■ Given task ■
Write out every entry exactly as it stands.

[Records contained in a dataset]

--------------------------------------------------

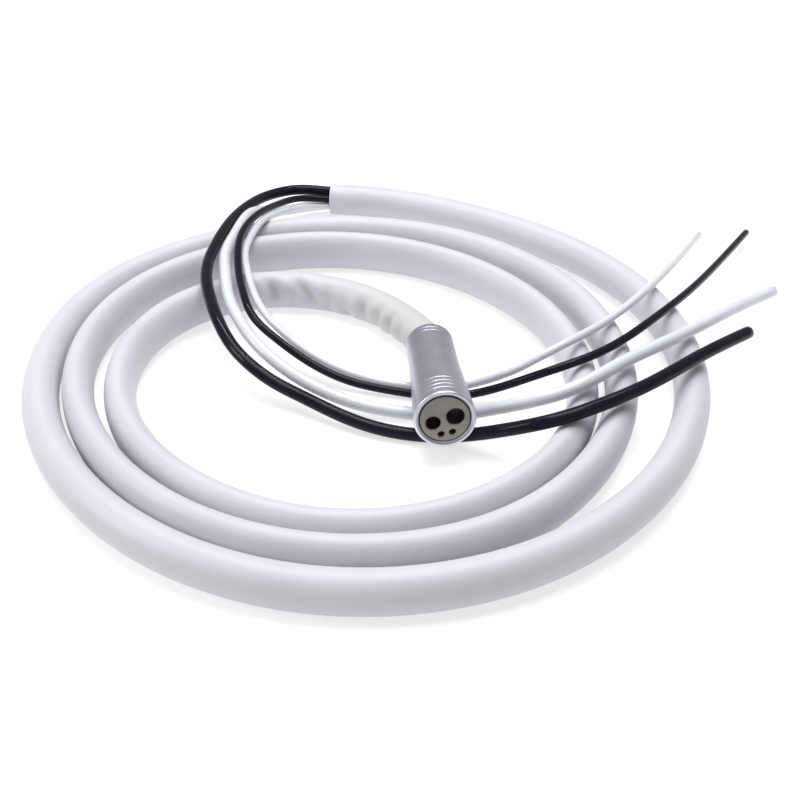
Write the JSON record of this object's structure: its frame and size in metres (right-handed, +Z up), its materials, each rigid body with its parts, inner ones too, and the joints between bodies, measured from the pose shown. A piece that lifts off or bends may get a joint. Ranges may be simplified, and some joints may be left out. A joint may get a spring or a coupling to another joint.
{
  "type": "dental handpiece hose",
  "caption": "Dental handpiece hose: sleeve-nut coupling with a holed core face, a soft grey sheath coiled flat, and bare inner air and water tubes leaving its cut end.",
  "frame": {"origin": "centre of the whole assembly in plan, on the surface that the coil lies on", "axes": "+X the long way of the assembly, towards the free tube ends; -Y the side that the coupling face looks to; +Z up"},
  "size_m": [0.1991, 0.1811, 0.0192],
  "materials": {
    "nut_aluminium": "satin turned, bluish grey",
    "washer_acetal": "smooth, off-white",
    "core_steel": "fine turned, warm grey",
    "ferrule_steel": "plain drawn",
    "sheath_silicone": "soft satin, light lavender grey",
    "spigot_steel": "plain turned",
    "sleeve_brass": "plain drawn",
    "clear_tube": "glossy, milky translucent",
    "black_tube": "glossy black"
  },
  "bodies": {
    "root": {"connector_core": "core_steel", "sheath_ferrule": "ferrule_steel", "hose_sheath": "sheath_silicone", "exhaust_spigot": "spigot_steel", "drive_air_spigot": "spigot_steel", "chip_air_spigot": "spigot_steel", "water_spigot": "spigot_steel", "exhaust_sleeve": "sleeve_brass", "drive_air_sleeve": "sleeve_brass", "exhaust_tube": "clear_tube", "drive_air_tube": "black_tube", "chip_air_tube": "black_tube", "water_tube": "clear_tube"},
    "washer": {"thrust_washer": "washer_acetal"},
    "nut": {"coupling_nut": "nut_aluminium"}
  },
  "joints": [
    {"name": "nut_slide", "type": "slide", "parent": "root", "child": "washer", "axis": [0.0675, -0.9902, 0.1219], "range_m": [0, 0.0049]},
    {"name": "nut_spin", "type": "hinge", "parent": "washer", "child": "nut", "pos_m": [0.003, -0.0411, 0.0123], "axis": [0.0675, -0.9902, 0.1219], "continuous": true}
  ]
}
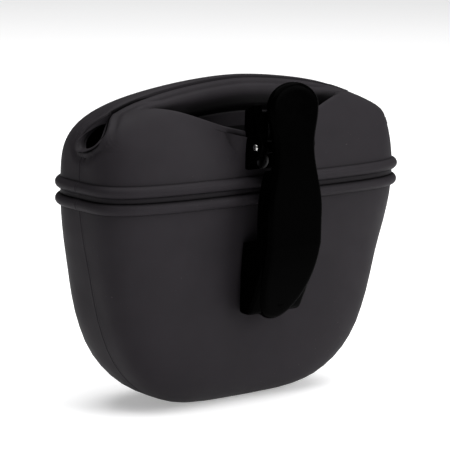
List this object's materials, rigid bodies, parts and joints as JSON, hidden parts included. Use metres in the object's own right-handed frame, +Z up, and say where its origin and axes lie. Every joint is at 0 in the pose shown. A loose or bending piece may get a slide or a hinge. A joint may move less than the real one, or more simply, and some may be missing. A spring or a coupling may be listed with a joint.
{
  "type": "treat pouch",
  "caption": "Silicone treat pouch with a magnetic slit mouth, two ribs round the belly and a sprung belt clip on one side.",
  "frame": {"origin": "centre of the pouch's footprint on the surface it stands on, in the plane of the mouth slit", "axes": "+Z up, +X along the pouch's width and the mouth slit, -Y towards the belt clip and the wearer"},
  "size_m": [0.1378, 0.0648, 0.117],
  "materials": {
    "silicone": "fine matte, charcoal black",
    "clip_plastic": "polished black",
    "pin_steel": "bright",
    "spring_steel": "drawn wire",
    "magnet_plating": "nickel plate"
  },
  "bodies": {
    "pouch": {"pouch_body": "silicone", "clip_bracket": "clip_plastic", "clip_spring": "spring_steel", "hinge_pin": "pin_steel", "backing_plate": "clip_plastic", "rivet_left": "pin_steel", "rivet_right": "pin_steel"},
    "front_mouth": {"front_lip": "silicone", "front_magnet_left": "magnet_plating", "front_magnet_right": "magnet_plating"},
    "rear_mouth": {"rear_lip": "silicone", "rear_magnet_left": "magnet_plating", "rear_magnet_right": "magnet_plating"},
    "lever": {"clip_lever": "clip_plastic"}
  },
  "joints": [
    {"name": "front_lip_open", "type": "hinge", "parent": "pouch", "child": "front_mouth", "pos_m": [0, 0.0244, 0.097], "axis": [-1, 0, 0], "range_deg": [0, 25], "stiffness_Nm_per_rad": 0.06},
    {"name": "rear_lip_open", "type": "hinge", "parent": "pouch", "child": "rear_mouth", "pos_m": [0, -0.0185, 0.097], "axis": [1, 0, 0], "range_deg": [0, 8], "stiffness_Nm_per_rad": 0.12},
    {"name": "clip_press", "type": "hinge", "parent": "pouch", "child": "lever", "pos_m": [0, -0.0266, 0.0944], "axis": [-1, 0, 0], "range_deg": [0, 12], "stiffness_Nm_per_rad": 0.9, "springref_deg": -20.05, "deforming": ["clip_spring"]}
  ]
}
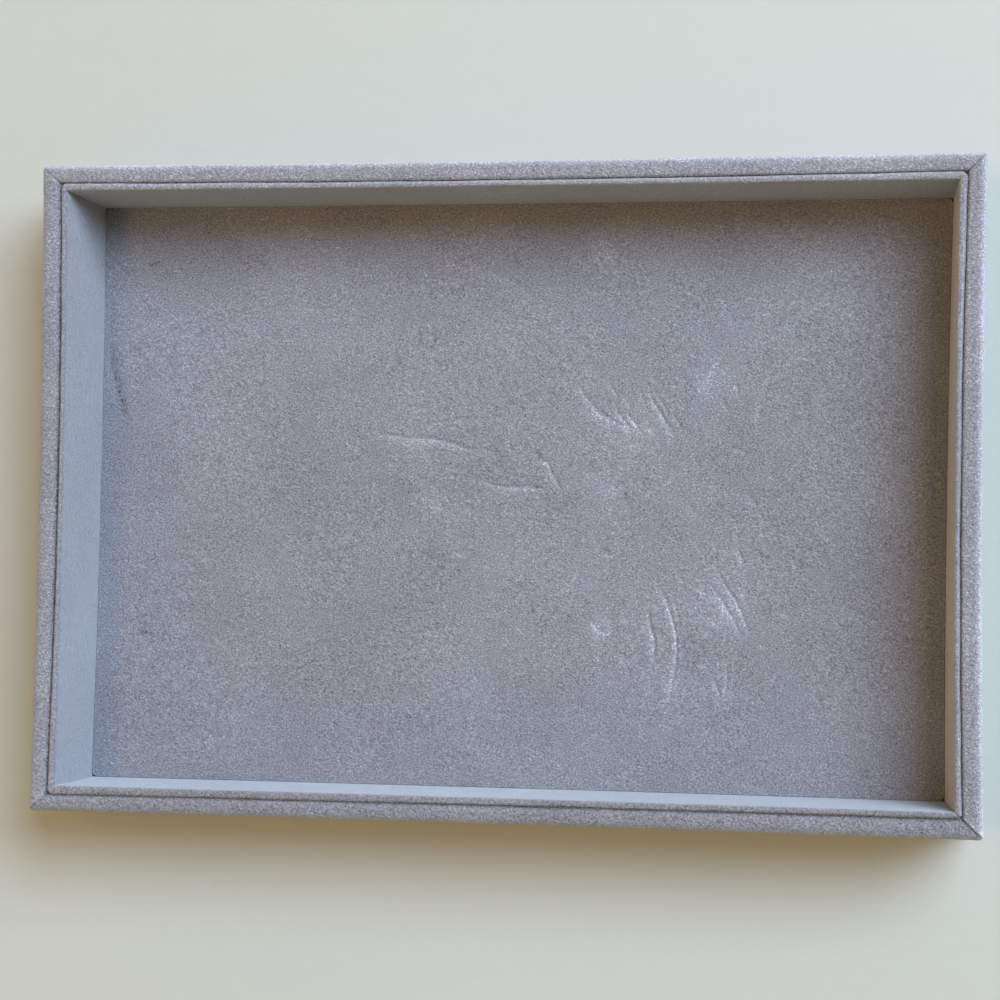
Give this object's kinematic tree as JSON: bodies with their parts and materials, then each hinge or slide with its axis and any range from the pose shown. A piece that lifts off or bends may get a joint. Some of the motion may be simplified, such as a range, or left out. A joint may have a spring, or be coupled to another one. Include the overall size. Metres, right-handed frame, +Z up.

--------------------------------------------------

■ Exercise solution ■
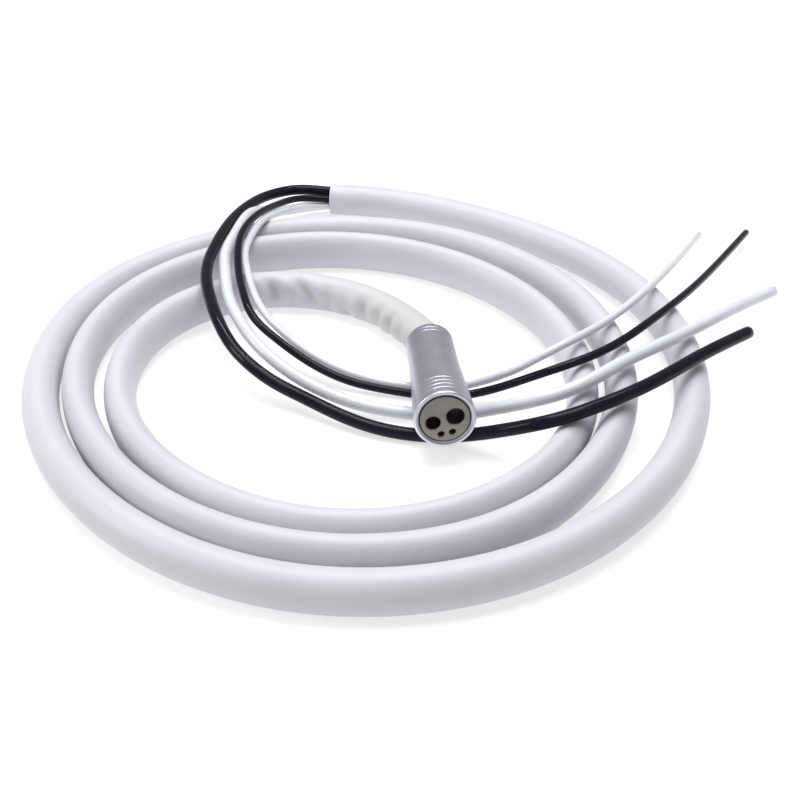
Write the JSON record of this object's structure: its frame and size in metres (right-handed, +Z up), its materials, each rigid body with its parts, inner ones too, and the joints between bodies, measured from the pose shown. A piece that lifts off or bends may get a joint. Ranges may be simplified, and some joints may be left out. A joint may get a spring or a coupling to another joint.
{
  "type": "dental handpiece hose",
  "caption": "Dental handpiece hose: sleeve-nut coupling with a holed core face, a soft grey sheath coiled flat, and bare inner air and water tubes leaving its cut end.",
  "frame": {"origin": "centre of the whole assembly in plan, on the surface that the coil lies on", "axes": "+X the long way of the assembly, towards the free tube ends; -Y the side that the coupling face looks to; +Z up"},
  "size_m": [0.1991, 0.1811, 0.0192],
  "materials": {
    "nut_aluminium": "satin turned, bluish grey",
    "washer_acetal": "smooth, off-white",
    "core_steel": "fine turned, warm grey",
    "ferrule_steel": "plain drawn",
    "sheath_silicone": "soft satin, light lavender grey",
    "spigot_steel": "plain turned",
    "sleeve_brass": "plain drawn",
    "clear_tube": "glossy, milky translucent",
    "black_tube": "glossy black"
  },
  "bodies": {
    "root": {"connector_core": "core_steel", "sheath_ferrule": "ferrule_steel", "hose_sheath": "sheath_silicone", "exhaust_spigot": "spigot_steel", "drive_air_spigot": "spigot_steel", "chip_air_spigot": "spigot_steel", "water_spigot": "spigot_steel", "exhaust_sleeve": "sleeve_brass", "drive_air_sleeve": "sleeve_brass", "exhaust_tube": "clear_tube", "drive_air_tube": "black_tube", "chip_air_tube": "black_tube", "water_tube": "clear_tube"},
    "washer": {"thrust_washer": "washer_acetal"},
    "nut": {"coupling_nut": "nut_aluminium"}
  },
  "joints": [
    {"name": "nut_slide", "type": "slide", "parent": "root", "child": "washer", "axis": [0.0675, -0.9902, 0.1219], "range_m": [0, 0.0049]},
    {"name": "nut_spin", "type": "hinge", "parent": "washer", "child": "nut", "pos_m": [0.003, -0.0411, 0.0123], "axis": [0.0675, -0.9902, 0.1219], "continuous": true}
  ]
}
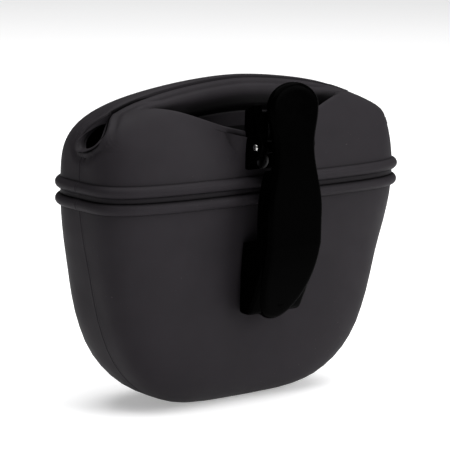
List this object's materials, rigid bodies, parts and joints as JSON, hidden parts included. Use metres in the object's own right-handed frame, +Z up, and say where its origin and axes lie. Every joint is at 0 in the pose shown. A loose or bending piece may get a slide or a hinge. A joint may move less than the real one, or more simply, and some may be missing. A spring or a coupling may be listed with a joint.
{
  "type": "treat pouch",
  "caption": "Silicone treat pouch with a magnetic slit mouth, two ribs round the belly and a sprung belt clip on one side.",
  "frame": {"origin": "centre of the pouch's footprint on the surface it stands on, in the plane of the mouth slit", "axes": "+Z up, +X along the pouch's width and the mouth slit, -Y towards the belt clip and the wearer"},
  "size_m": [0.1378, 0.0648, 0.117],
  "materials": {
    "silicone": "fine matte, charcoal black",
    "clip_plastic": "polished black",
    "pin_steel": "bright",
    "spring_steel": "drawn wire",
    "magnet_plating": "nickel plate"
  },
  "bodies": {
    "pouch": {"pouch_body": "silicone", "clip_bracket": "clip_plastic", "clip_spring": "spring_steel", "hinge_pin": "pin_steel", "backing_plate": "clip_plastic", "rivet_left": "pin_steel", "rivet_right": "pin_steel"},
    "front_mouth": {"front_lip": "silicone", "front_magnet_left": "magnet_plating", "front_magnet_right": "magnet_plating"},
    "rear_mouth": {"rear_lip": "silicone", "rear_magnet_left": "magnet_plating", "rear_magnet_right": "magnet_plating"},
    "lever": {"clip_lever": "clip_plastic"}
  },
  "joints": [
    {"name": "front_lip_open", "type": "hinge", "parent": "pouch", "child": "front_mouth", "pos_m": [0, 0.0244, 0.097], "axis": [-1, 0, 0], "range_deg": [0, 25], "stiffness_Nm_per_rad": 0.06},
    {"name": "rear_lip_open", "type": "hinge", "parent": "pouch", "child": "rear_mouth", "pos_m": [0, -0.0185, 0.097], "axis": [1, 0, 0], "range_deg": [0, 8], "stiffness_Nm_per_rad": 0.12},
    {"name": "clip_press", "type": "hinge", "parent": "pouch", "child": "lever", "pos_m": [0, -0.0266, 0.0944], "axis": [-1, 0, 0], "range_deg": [0, 12], "stiffness_Nm_per_rad": 0.9, "springref_deg": -20.05, "deforming": ["clip_spring"]}
  ]
}
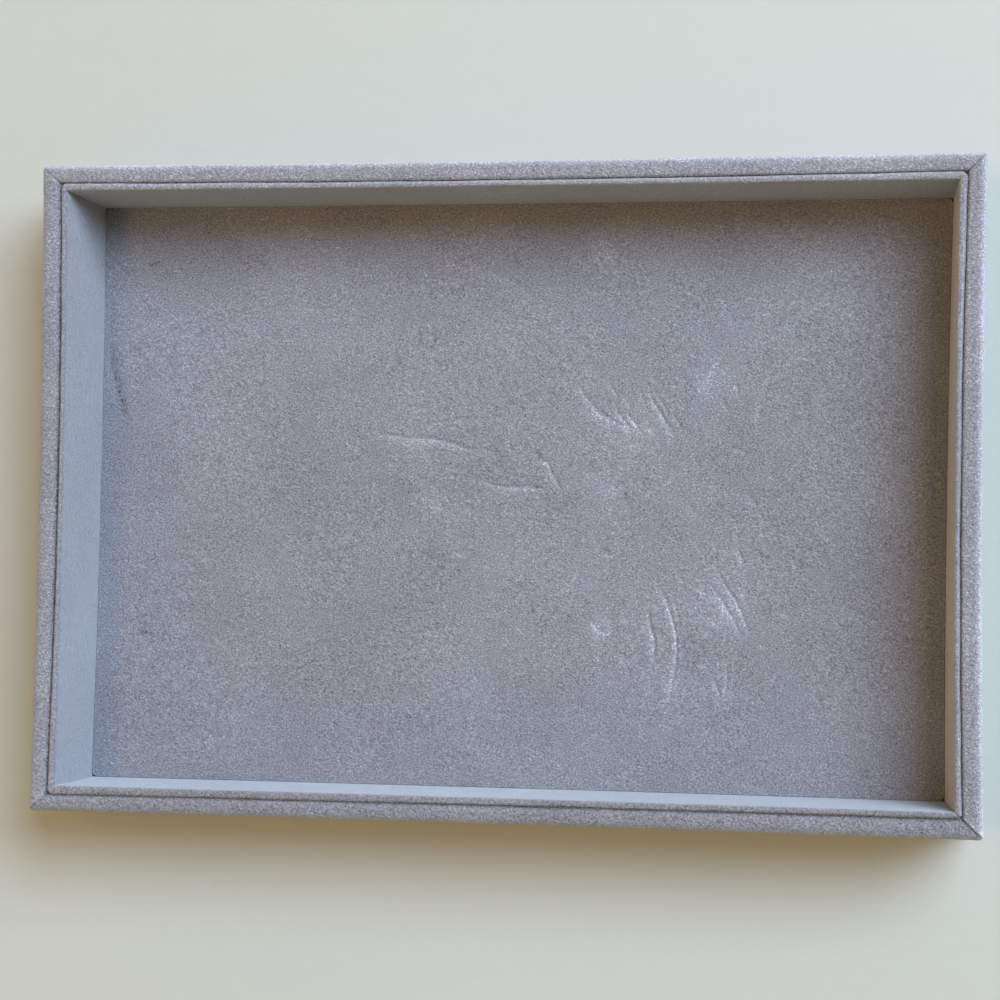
Give this object's kinematic tree as JSON: bodies with their parts and materials, then each hinge or slide with its axis and any range from the pose shown. A piece that lifts off or bends may get a joint. Some of the motion may be simplified, such as a range, or left out. A joint may have a spring, or be coupled to another one. Include the overall size. Metres, right-handed frame, +Z up.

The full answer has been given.